"a stupid despot may constrain his slaves with iron chains; but a true
politician binds them even more strongly by the chain of thier own
ideas....this link is all the stronger in that we do not know of what
it is made and we believe it to be our own work."
Thanks Mike for sharing.
This is a good example of utilizing [your] categories of 'physical' and
'psychological' tools, and evaluating their effectiveness from the stand
point of ruling over people. Two social technologies of control: Capture
their body by physical force and assuming that the mind is captured too (eg,
use of torture). Or, capturing their minds and assuming that their bodies
will follow (eg, advertisements/propaganda of all sorts). In fact, all
social spaces use both technologies.
Looking at it spatially, the question becomes 'where' to start--from the
physical/real space or the virtual/imagined space of people. Since both
spaces are interconnected in our activities, the question then becomes about
learning (and performing). Perhaps similar 'learning' targets and social
technologies are involved in empowering and in enslaving.
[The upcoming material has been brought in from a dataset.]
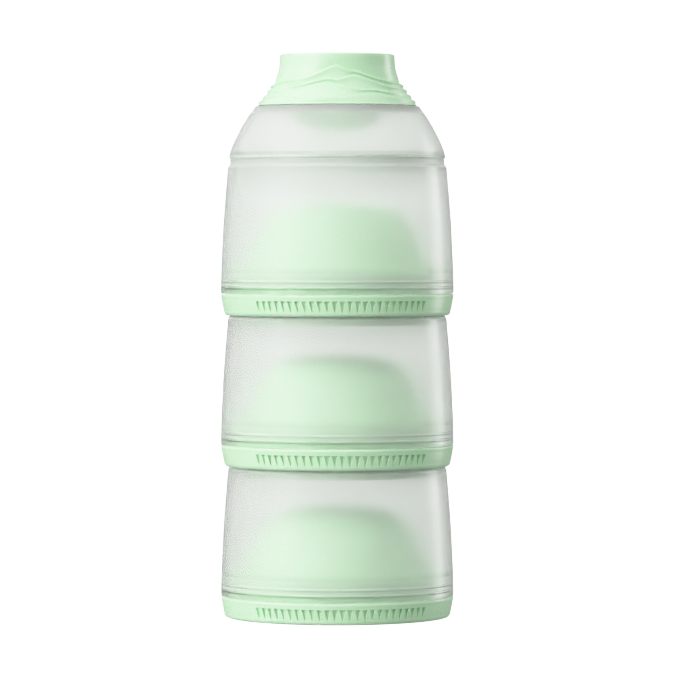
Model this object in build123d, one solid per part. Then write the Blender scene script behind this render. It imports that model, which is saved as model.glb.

One tends to destroy the old learning and produce a new one in an empowering
social space. The other also tends to destroy the existing and substituting
it with a new learning. the difference is the former is open and
reflective--thus empowering and self-determined. The other has to remain
seductive, hidden, and must produce a deceptive space in order to work. But
it needs to produce two spaces: one that appears self-determined to the
'user' while the other is producing a captured (but hidden) social space
(eg, The Matrix).
This just seemed related to the prior discussion about
'empowering/enslaving' learning spaces in classrooms.